*Source material*
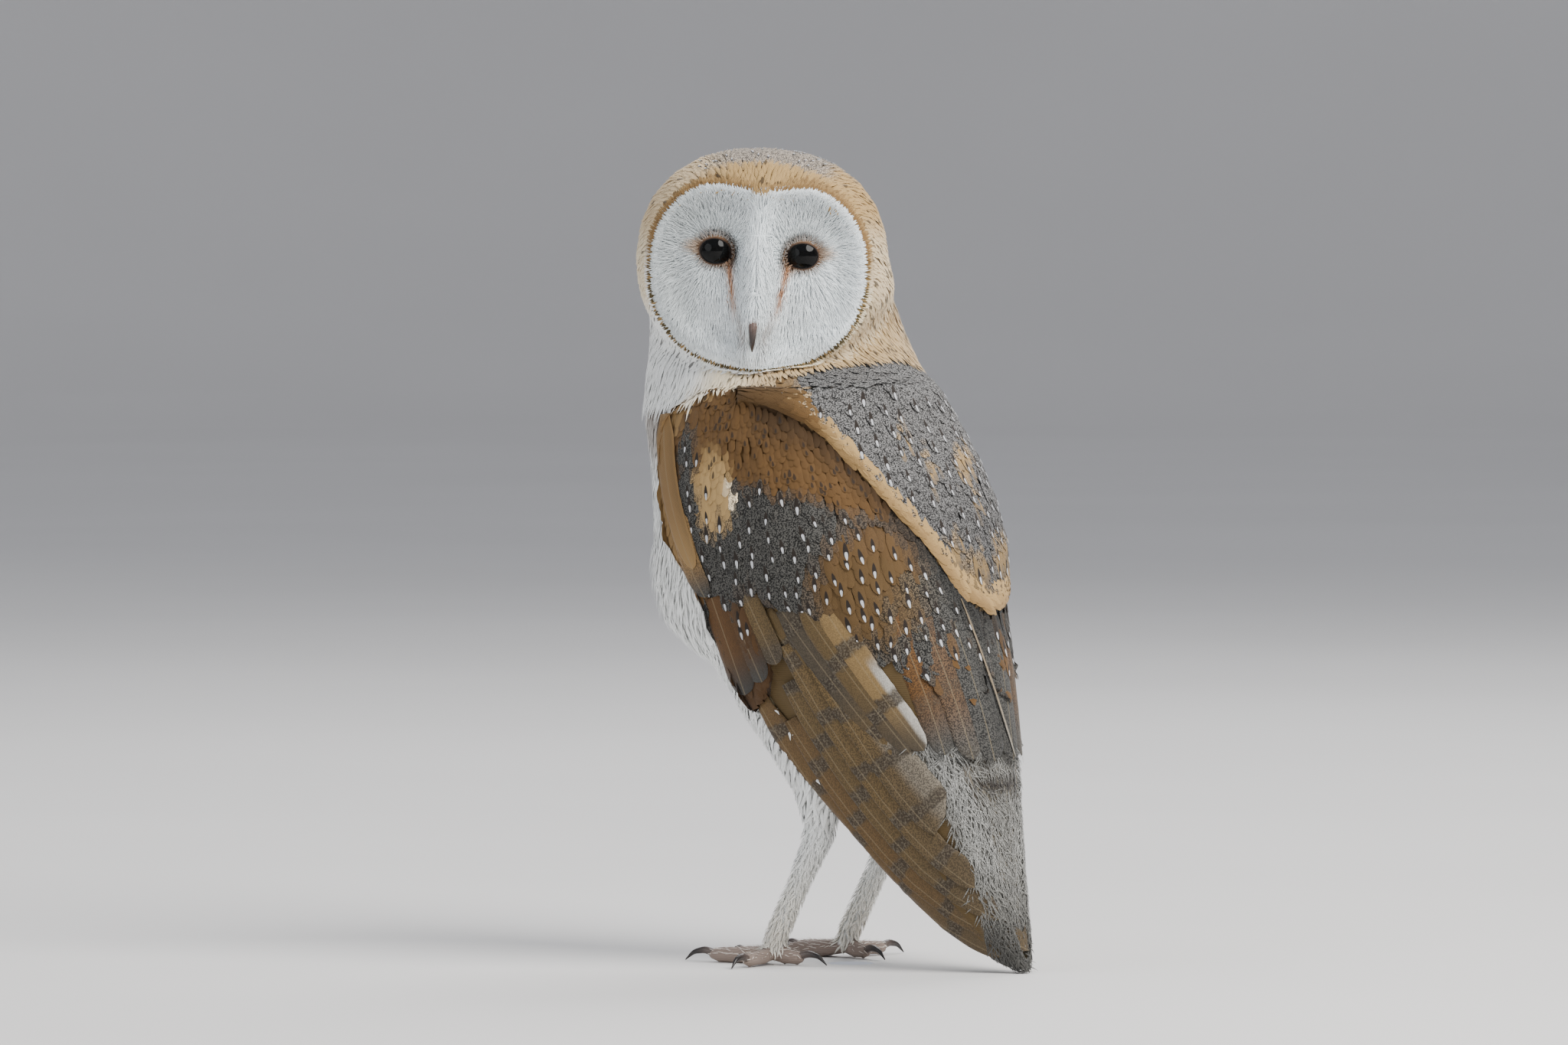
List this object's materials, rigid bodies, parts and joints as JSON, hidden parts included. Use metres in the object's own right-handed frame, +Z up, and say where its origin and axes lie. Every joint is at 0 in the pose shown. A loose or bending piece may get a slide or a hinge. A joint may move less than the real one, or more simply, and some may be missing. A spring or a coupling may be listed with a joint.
{
  "type": "barn owl",
  "caption": "Life-size still barn owl standing on a level floor, head turned back over its left shoulder, wings folded past the tail.",
  "frame": {"origin": "on the floor, under the middle of the whole bird's bounding box", "axes": "+Z up, -Y the way the trunk faces, +X the bird's left"},
  "size_m": [0.139, 0.1924, 0.352],
  "materials": {
    "white_plumage": "soft matt",
    "golden_plumage": "soft matt",
    "grey_plumage": "soft matt",
    "flight_plumage": "silky",
    "eye": "wet gloss",
    "horn": "satin",
    "toe_skin": "scaly"
  },
  "bodies": {
    "root": {"head": "golden_plumage", "facial_disc": "white_plumage", "eye_left": "eye", "eye_right": "eye", "bill_upper": "horn", "bill_lower": "horn", "neck": "white_plumage", "trunk": "white_plumage", "wing_coverts_left": "golden_plumage", "wing_coverts_right": "golden_plumage", "secondaries_left": "flight_plumage", "secondaries_right": "flight_plumage", "primaries_left": "flight_plumage", "primaries_right": "flight_plumage", "mantle": "grey_plumage", "tail": "white_plumage", "thigh_left": "white_plumage", "thigh_right": "white_plumage", "tarsus_left": "white_plumage", "tarsus_right": "white_plumage", "toe_middle_left": "toe_skin", "toe_middle_right": "toe_skin", "toe_inner_left": "toe_skin", "toe_inner_right": "toe_skin", "toe_outer_left": "toe_skin", "toe_outer_right": "toe_skin", "toe_hind_left": "toe_skin", "toe_hind_right": "toe_skin", "claw_middle_left": "horn", "claw_middle_right": "horn", "claw_inner_left": "horn", "claw_inner_right": "horn", "claw_outer_left": "horn", "claw_outer_right": "horn", "claw_hind_left": "horn", "claw_hind_right": "horn"}
  },
  "joints": []
}
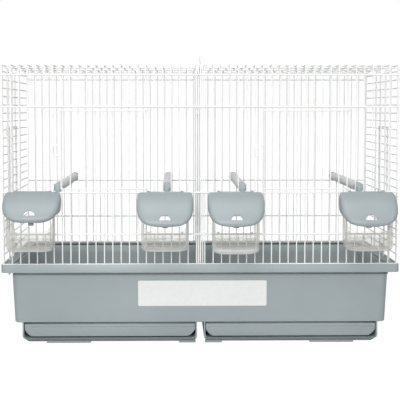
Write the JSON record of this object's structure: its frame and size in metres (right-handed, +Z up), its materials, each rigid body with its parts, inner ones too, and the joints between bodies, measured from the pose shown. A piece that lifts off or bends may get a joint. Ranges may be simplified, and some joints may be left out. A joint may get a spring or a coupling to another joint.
{
  "type": "bird breeding cage",
  "caption": "White wire breeding cage on a deep grey base with drawers, a lift-out divider, front and side doors, outside feeders and perches.",
  "frame": {"origin": "on the surface that the cage stands on, under the middle of its whole outline, feeders included", "axes": "+X to the right seen from the front, +Y towards the back, +Z up"},
  "size_m": [0.6082, 0.3682, 0.4245],
  "materials": {
    "coated_wire": "white powder coat on welded steel wire",
    "tub_plastic": "grey moulded polypropylene, satin",
    "hood_plastic": "grey moulded polypropylene, satin",
    "clear_plastic": "clear moulded polystyrene",
    "perch_plastic": "grey moulded plastic, matte",
    "clip_plastic": "grey moulded plastic",
    "label_film": "blank white label film"
  },
  "bodies": {
    "cage": {"base_tub": "tub_plastic", "tub_floor": "tub_plastic", "divider_ribs": "tub_plastic", "drawer_bay_left": "tub_plastic", "drawer_bay_right": "tub_plastic", "label_plate": "label_film", "floor_grille_left": "coated_wire", "floor_grille_right": "coated_wire", "front_grille": "coated_wire", "back_grille": "coated_wire", "side_grille_left": "coated_wire", "side_grille_right": "coated_wire", "side_guide_left": "coated_wire", "side_guide_right": "coated_wire", "roof_grille_left": "coated_wire", "roof_grille_right": "coated_wire"},
    "drawer_left": {"drawer_left": "tub_plastic"},
    "drawer_right": {"drawer_right": "tub_plastic"},
    "front_door_left": {"front_door_left": "coated_wire"},
    "front_door_right": {"front_door_right": "coated_wire"},
    "side_door_left": {"side_door_left": "coated_wire"},
    "side_door_right": {"side_door_right": "coated_wire"},
    "divider": {"divider": "coated_wire"},
    "feeder_hood_1": {"feeder_hood_1": "hood_plastic"},
    "feeder_hood_2": {"feeder_hood_2": "hood_plastic"},
    "feeder_hood_3": {"feeder_hood_3": "hood_plastic"},
    "feeder_hood_4": {"feeder_hood_4": "hood_plastic"},
    "feeder_cup_1": {"feeder_cup_1": "clear_plastic"},
    "feeder_cup_2": {"feeder_cup_2": "clear_plastic"},
    "feeder_cup_3": {"feeder_cup_3": "clear_plastic"},
    "feeder_cup_4": {"feeder_cup_4": "clear_plastic"},
    "perch_1": {"perch_1": "perch_plastic"},
    "perch_2": {"perch_2": "perch_plastic"},
    "perch_3": {"perch_3": "perch_plastic"},
    "perch_4": {"perch_4": "perch_plastic"},
    "side_clip_left": {"side_clip_left": "clip_plastic"},
    "side_clip_right": {"side_clip_right": "clip_plastic"}
  },
  "joints": [
    {"name": "drawer_left_slide", "type": "slide", "parent": "cage", "child": "drawer_left", "axis": [0, -1, 0], "range_m": [0, 0.235]},
    {"name": "drawer_right_slide", "type": "slide", "parent": "cage", "child": "drawer_right", "axis": [0, -1, 0], "range_m": [0, 0.235]},
    {"name": "front_door_left_hinge", "type": "hinge", "parent": "cage", "child": "front_door_left", "pos_m": [-0.07956, -0.1209, 0.2868], "axis": [0, 0, 1], "range_deg": [0, 110]},
    {"name": "front_door_right_hinge", "type": "hinge", "parent": "cage", "child": "front_door_right", "pos_m": [0.2142, -0.1209, 0.2868], "axis": [0, 0, 1], "range_deg": [0, 110]},
    {"name": "side_door_left_lift", "type": "slide", "parent": "cage", "child": "side_door_left", "axis": [0, 0, 1], "range_m": [0, 0.08]},
    {"name": "side_door_right_lift", "type": "slide", "parent": "cage", "child": "side_door_right", "axis": [0, 0, 1], "range_m": [0, 0.08]},
    {"name": "divider_lift", "type": "slide", "parent": "cage", "child": "divider", "axis": [0, 0, 1], "range_m": [0, 0.38]},
    {"name": "feeder_hood_1_tip", "type": "hinge", "parent": "cage", "child": "feeder_hood_1", "pos_m": [-0.2448, -0.12307, 0.2252], "axis": [1, 0, 0], "range_deg": [-47, 8]},
    {"name": "feeder_hood_2_tip", "type": "hinge", "parent": "cage", "child": "feeder_hood_2", "pos_m": [-0.04896, -0.12307, 0.2252], "axis": [1, 0, 0], "range_deg": [-55, 0]},
    {"name": "feeder_hood_3_tip", "type": "hinge", "parent": "cage", "child": "feeder_hood_3", "pos_m": [0.04896, -0.12307, 0.2252], "axis": [1, 0, 0], "range_deg": [-55, 0]},
    {"name": "feeder_hood_4_tip", "type": "hinge", "parent": "cage", "child": "feeder_hood_4", "pos_m": [0.2448, -0.12307, 0.2252], "axis": [1, 0, 0], "range_deg": [-55, 0]},
    {"name": "feeder_cup_1_unhook", "type": "slide", "parent": "cage", "child": "feeder_cup_1", "axis": [0, 0, 1], "range_m": [0, 0.006]},
    {"name": "feeder_cup_2_unhook", "type": "slide", "parent": "cage", "child": "feeder_cup_2", "axis": [0, 0, 1], "range_m": [0, 0.006]},
    {"name": "feeder_cup_3_unhook", "type": "slide", "parent": "cage", "child": "feeder_cup_3", "axis": [0, -0.1045, 0.9945], "range_m": [0, 0.006]},
    {"name": "feeder_cup_4_unhook", "type": "slide", "parent": "cage", "child": "feeder_cup_4", "axis": [0, 0, 1], "range_m": [0, 0.006]},
    {"name": "perch_1_lift", "type": "slide", "parent": "cage", "child": "perch_1", "axis": [0, 0, 1], "range_m": [0, 0.035]},
    {"name": "perch_2_lift", "type": "slide", "parent": "cage", "child": "perch_2", "axis": [0, 0, 1], "range_m": [0, 0.035]},
    {"name": "perch_3_lift", "type": "slide", "parent": "cage", "child": "perch_3", "axis": [0, 0, 1], "range_m": [0, 0.035]},
    {"name": "perch_4_lift", "type": "slide", "parent": "cage", "child": "perch_4", "axis": [0, 0, 1], "range_m": [0, 0.035]},
    {"name": "side_clip_left_swing", "type": "hinge", "parent": "cage", "child": "side_clip_left", "pos_m": [-0.28981, 0.0291, 0.13239], "axis": [0, 1, 0], "range_deg": [0, 80]},
    {"name": "side_clip_right_swing", "type": "hinge", "parent": "cage", "child": "side_clip_right", "pos_m": [0.28981, 0.0291, 0.13239], "axis": [0, -1, 0], "range_deg": [0, 80]}
  ]
}
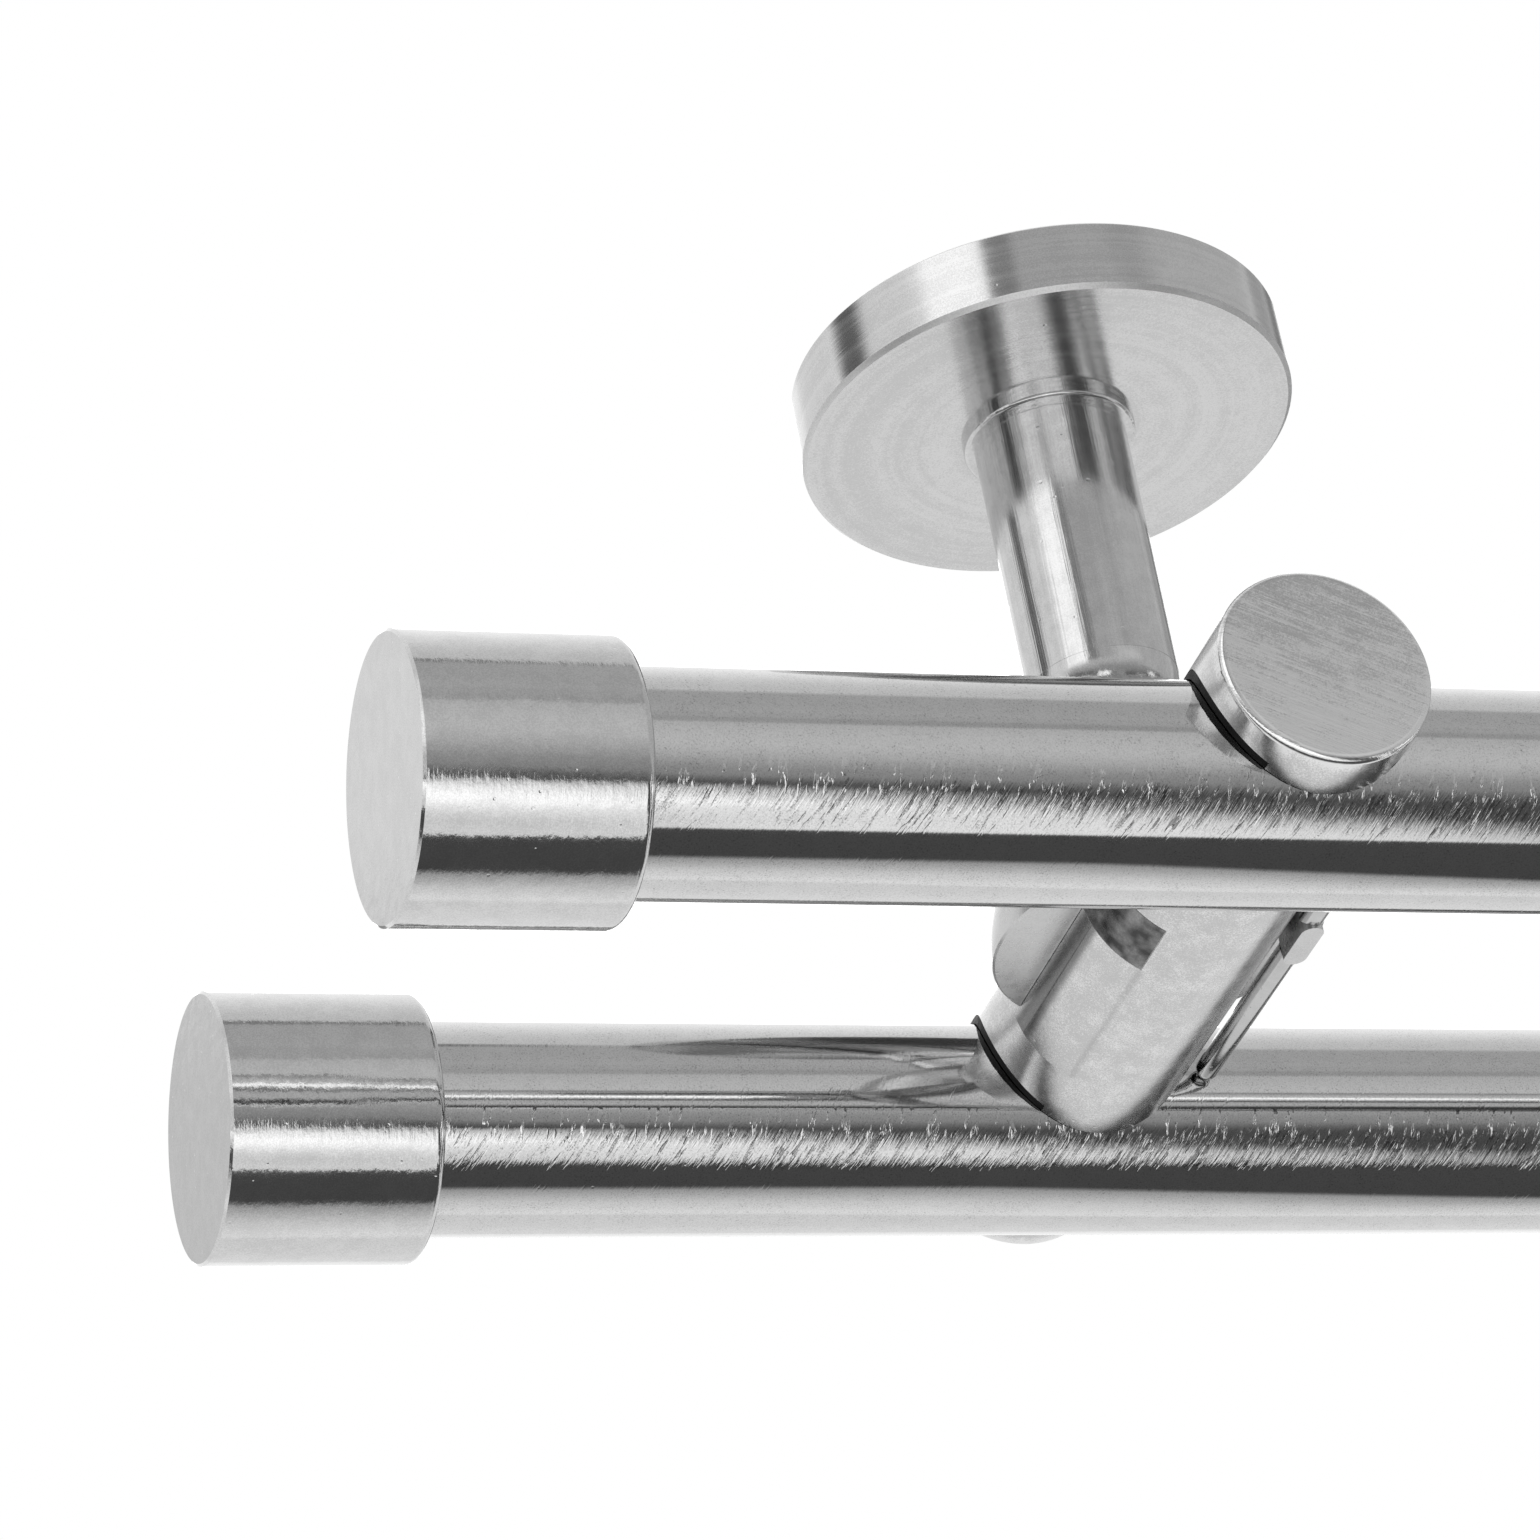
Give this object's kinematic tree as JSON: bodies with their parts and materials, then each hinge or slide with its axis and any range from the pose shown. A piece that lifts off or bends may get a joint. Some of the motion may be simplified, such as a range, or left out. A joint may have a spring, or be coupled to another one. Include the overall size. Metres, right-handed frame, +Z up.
{
  "type": "double curtain pole",
  "caption": "Twin round metal curtain poles side by side on ceiling brackets, each a round rose, a stem, a half-ball hub and a notched cross arm, with plain cylindrical end caps.",
  "frame": {"origin": "centre of the left bracket's mounting plate on the ceiling", "axes": "+X along the poles, +Y from the front pole to the back pole, +Z up to the ceiling"},
  "size_m": [1.0091, 0.0882, 0.08],
  "materials": {
    "pole_steel": "brushed, satin stainless steel",
    "cap_steel": "brushed round the cap, satin",
    "rose_steel": "turned, satin",
    "stem_steel": "polished along its length",
    "hub_steel": "satin",
    "arm_steel": "brushed, satin",
    "pin_steel": "polished",
    "screw_steel": "plain",
    "plate_steel": "zinc plated",
    "liner_nylon": "black, matte"
  },
  "bodies": {
    "root": {"front_pole": "pole_steel", "front_left_cap": "cap_steel", "front_left_cap_screw": "screw_steel", "front_right_cap": "cap_steel", "front_right_cap_screw": "screw_steel", "back_pole": "pole_steel", "back_left_cap": "cap_steel", "back_left_cap_screw": "screw_steel", "back_right_cap": "cap_steel", "back_right_cap_screw": "screw_steel", "left_rose": "rose_steel", "left_rose_screw": "screw_steel", "left_mounting_plate": "plate_steel", "left_stem": "stem_steel", "left_stem_screw": "screw_steel", "left_hub": "hub_steel", "left_cross_arm": "arm_steel", "left_front_liner": "liner_nylon", "left_back_liner": "liner_nylon", "left_front_lock_pin": "pin_steel", "left_back_lock_pin": "pin_steel", "right_rose": "rose_steel", "right_rose_screw": "screw_steel", "right_mounting_plate": "plate_steel", "right_stem": "stem_steel", "right_stem_screw": "screw_steel", "right_hub": "hub_steel", "right_cross_arm": "arm_steel", "right_front_liner": "liner_nylon", "right_back_liner": "liner_nylon", "right_front_lock_pin": "pin_steel", "right_back_lock_pin": "pin_steel"}
  },
  "joints": []
}
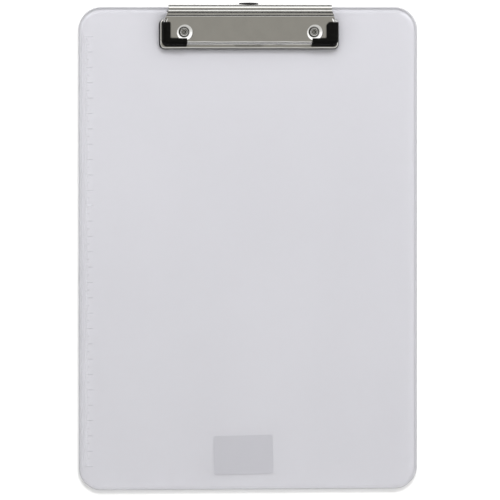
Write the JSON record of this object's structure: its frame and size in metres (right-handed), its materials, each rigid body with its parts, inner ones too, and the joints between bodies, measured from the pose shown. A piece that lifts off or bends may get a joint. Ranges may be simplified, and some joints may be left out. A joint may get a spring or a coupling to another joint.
{
  "type": "clipboard",
  "caption": "Letter-size translucent plastic clipboard with a moulded ruler edge, a low-profile sprung metal clip with rubber corner grips, and a pull-out hanging tab.",
  "frame": {"origin": "centre of the board's flat back face", "axes": "+X to the right seen from the front, +Y along the board towards the clip, +Z out of the writing face"},
  "size_m": [0.222, 0.3177, 0.0117],
  "materials": {
    "clear_plastic": "translucent, finely frosted",
    "label_paper": "matte",
    "plated_steel": "polished",
    "pin_steel": "satin",
    "rivet_steel": "polished",
    "spring_steel": "satin",
    "black_rubber": "matte",
    "black_plastic": "satin"
  },
  "bodies": {
    "base": {"board": "clear_plastic", "back_label": "label_paper", "clip_base": "plated_steel", "hinge_pin": "pin_steel", "rivet_left": "rivet_steel", "rivet_right": "rivet_steel", "torsion_spring_left": "spring_steel", "torsion_spring_right": "spring_steel"},
    "jaw": {"clip_jaw": "plated_steel", "corner_grip_left": "black_rubber", "corner_grip_right": "black_rubber"},
    "tab": {"hanging_tab": "black_plastic"}
  },
  "joints": [
    {"name": "jaw_hinge", "type": "hinge", "parent": "base", "child": "jaw", "pos_m": [0.0004, 0.14945, 0.00645], "axis": [-1, 0, 0], "range_deg": [0, 28], "stiffness_Nm_per_rad": 0.27, "springref_deg": -45.84, "deforming": ["torsion_spring_left", "torsion_spring_right"]},
    {"name": "tab_slide", "type": "slide", "parent": "base", "child": "tab", "axis": [0, 1, 0], "range_m": [0, 0.015]}
  ]
}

*Work to complete*
Return every line above that contains the word "ones".

*Task response*
Write the JSON record of this object's structure: its frame and size in metres (right-handed, +Z up), its materials, each rigid body with its parts, inner ones too, and the joints between bodies, measured from the pose shown. A piece that lifts off or bends may get a joint. Ranges may be simplified, and some joints may be left out. A joint may get a spring or a coupling to another joint.
Write the JSON record of this object's structure: its frame and size in metres (right-handed), its materials, each rigid body with its parts, inner ones too, and the joints between bodies, measured from the pose shown. A piece that lifts off or bends may get a joint. Ranges may be simplified, and some joints may be left out. A joint may get a spring or a coupling to another joint.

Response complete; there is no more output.